Motiwala promoted Hourglass Express through Facebook and Google advertisements, but is about to expand into Instagram endorsements. Thus far, Hourglass Express hasn’t worked with any “official Instagram celebrities,” said Motiwala, but he is negotiating pay-per-post deals with several users, whom he expects to pay $1,000 to $2,000 per endorsement.
Royal Lioness, a Pennsylvania-based waist training company launched last June selling a lower-priced trainer, also woos Instagram celebrities, but CEO Brian Nguah said he provides them products, not cash. “We don’t work with them, but we reach out to them,” he explained. “We show them what we are doing. We ask them to try it out, show them our [fitness] routines, and if they like it, they can talk about us. If not, that’s understandable, and they can still keep [the trainer] and use it how they like. It’s not necessarily a business partnership.”

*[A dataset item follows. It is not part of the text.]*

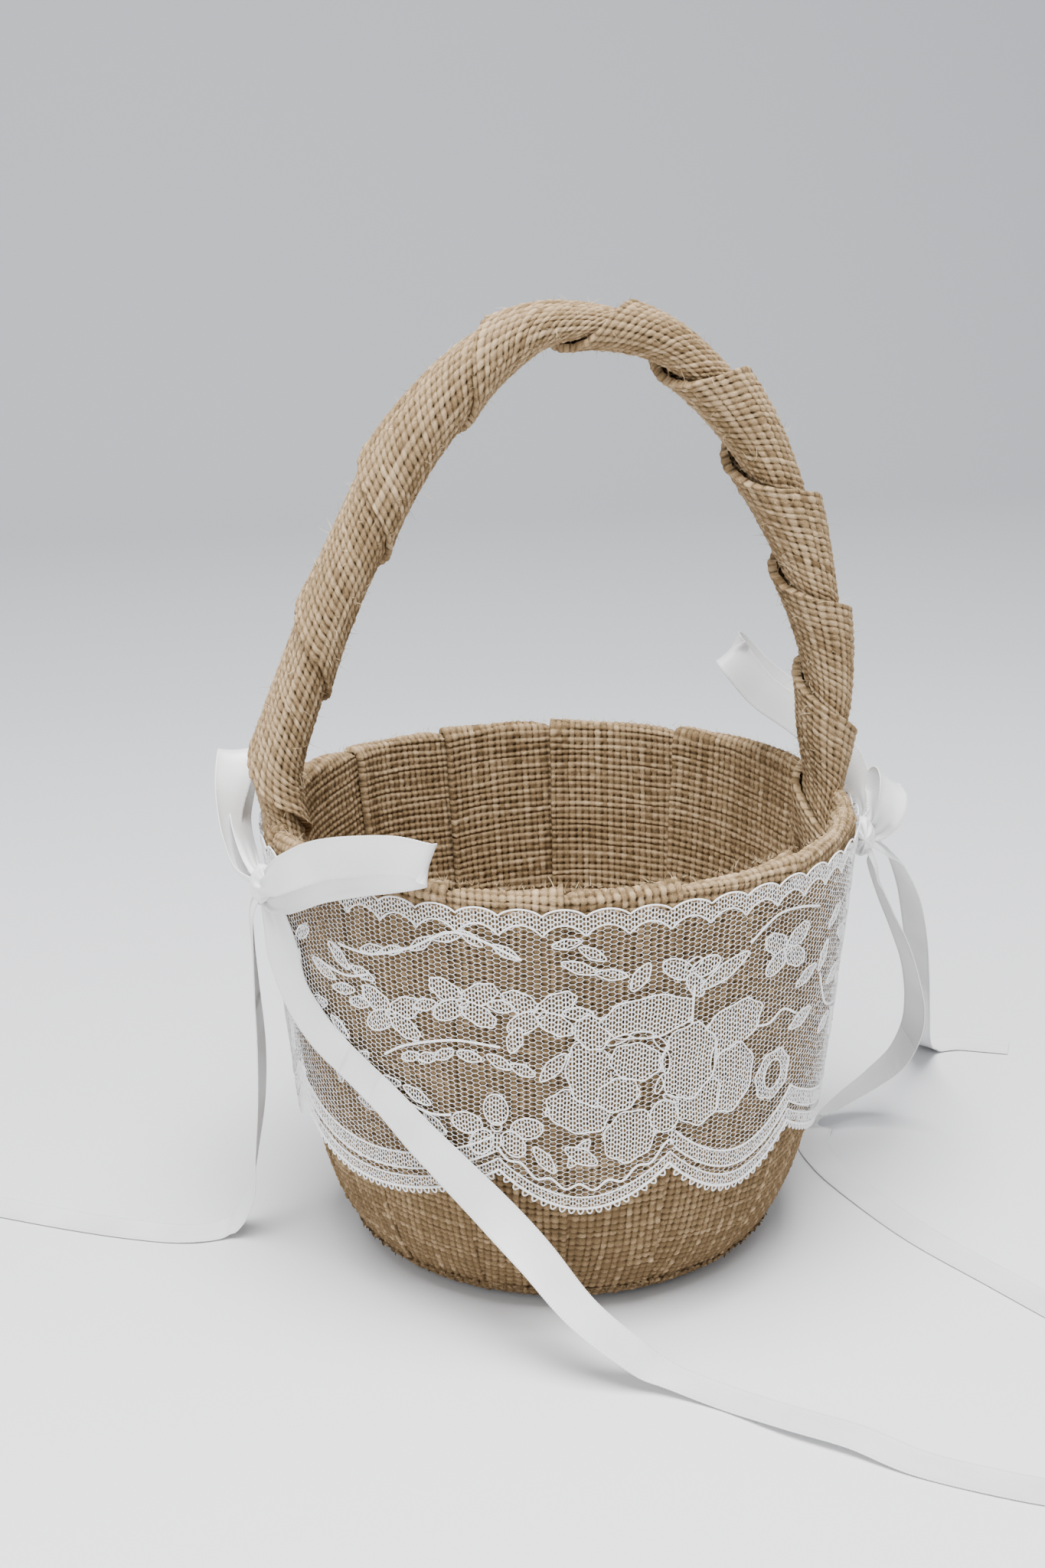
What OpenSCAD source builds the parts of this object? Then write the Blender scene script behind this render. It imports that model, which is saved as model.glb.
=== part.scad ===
// Small hooped basket: a round bowl covered with folded burlap strips, a burlap-wrapped
// handle, a lace band round the outside of the rim and two satin ribbon bows.
// Millimetres, +Z up, base on z = 0, the handle's plane is XZ, the front is -Y.

/* [Bowl] */
// Height of the rim above the surface it stands on
rim_z = 116; // [90:1:150]
// Outer radius at the rim
rim_r = 75.1; // [60:0.1:95]
// Outer radius where the bowl meets the surface
foot_r = 49.4; // [35:0.1:65]
// How far the wall swells out above the foot
belly = 13.5; // [0:0.5:20]
// Height over which the swelling dies away
belly_z = 15; // [5:1:40]
// Thickness of one burlap leaf
leaf_t = 1.2; // [0.6:0.1:2]
// Thickness of the moulded core
core_t = 2; // [1:0.1:3]
// Clearance between soft layers
gap = 0.2; // [0.1:0.05:0.5]

/* [Burlap strips] */
// Gap between two neighbouring strips, in degrees
strip_gap = 0.3; // [0.2:0.1:1]
// Inner radius of the hem turned under the base
hem_r = 38; // [25:1:45]
// Radius of the patch under the base
patch_r = 47; // [40:0.5:48]
// Thickness of the patch under the base
patch_t = 1.1; // [0.6:0.1:1.2]

/* [Handle] */
// Width of the hidden hoop
hoop_w = 10; // [6:1:14]
// Thickness of the hidden hoop
hoop_t = 2; // [1:0.1:3]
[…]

Waist trainer companies insist their products make customers slim down, spurring repeat orders. “Once you see results, you size down,” said Motiwala of Hourglass Express. A third of Royal Lioness customers make a second purchase within 30 days, said Nguah.
There's little scientific evidence, though, that the weight-loss effects of waist trainers are real. “What you see is just temporary while you’re wearing it. It’s just squeezing in the fat or excess tissue,” said Dr. Margarita Rohr, an internist at New York University's Joan H. Tisch Center for Women's Health. “As soon as you remove it, the fat goes back to where it was. You’re not going to see any permanent results using the trainer.” Dr. Rohr also warned that the products can cause skin irritation and artery constriction.
Little to no research has been done about the side effects of wearing a waist trainer for long periods of time, said Dr. Sandra Adamson Fryhofer, an internal medicine expert in Atlanta, but physicians worry that frequent waist trainer users could be squeezing and displacing organs, putting pressure on the lungs, forcing acid into the esophagus, and causing heartburn.
Most companies emphasize some degree of caution when using the trainers. The Waist Gang web site suggests users "begin by wearing the corset two to four hours per day" and add time "until you are able to wear the corset throughout the entire day."
For the average user, even half the day can be a lofty goal. Krista Grubb, a sales consultant who purchased Premadonna's trainer, said she could wear the trainer for up to five hours, but now reserves it primarily for evenings out. “I tried to wear it all the time, and I felt like it broke my ribs,” she explained. “It was super painful, but people do it.” Grubb purchased the trainer after a Google search for "Kim Kardashian waist trainer" and said the garments are a frequent sight on her social media feeds.
For those pursuing a more traditional path to slimming down—diet and exercise—there are custom trainers just for working out. It's just as common to see an image of a trainer-clad woman at the gym as in a gown on Instagram. These workout-specific trainers are particularly concerning to physicians, who warn that constricting the torso while exercising could limit oxygen intake.
“It actually hinders your workout,” said Dr. Rohr. “You need to be able to expand and take big, deep breathes when you’re exercising. It limits your ability to work out.”
There is, however, one potential connection between the products and weight loss: binding the stomach can temporarily suppress hunger. “If your stomach is compressed and you swallow some food, and there’s no place for it to go, you’re not going to want to eat any more,” explained Dr. Fryhofer. “But when you take the thing off, you’ll still be hungry.”
Doctors discouraged long-term and gym use but were less concerned about slipping on the trainer for an occasional evening out, as Waist Gang Society customer Grubb does. “I’ll probably wear it forever,” she said. “It makes your body look really nice in a dress. I can’t see ever not wanting to look like Jessica Rabbit.”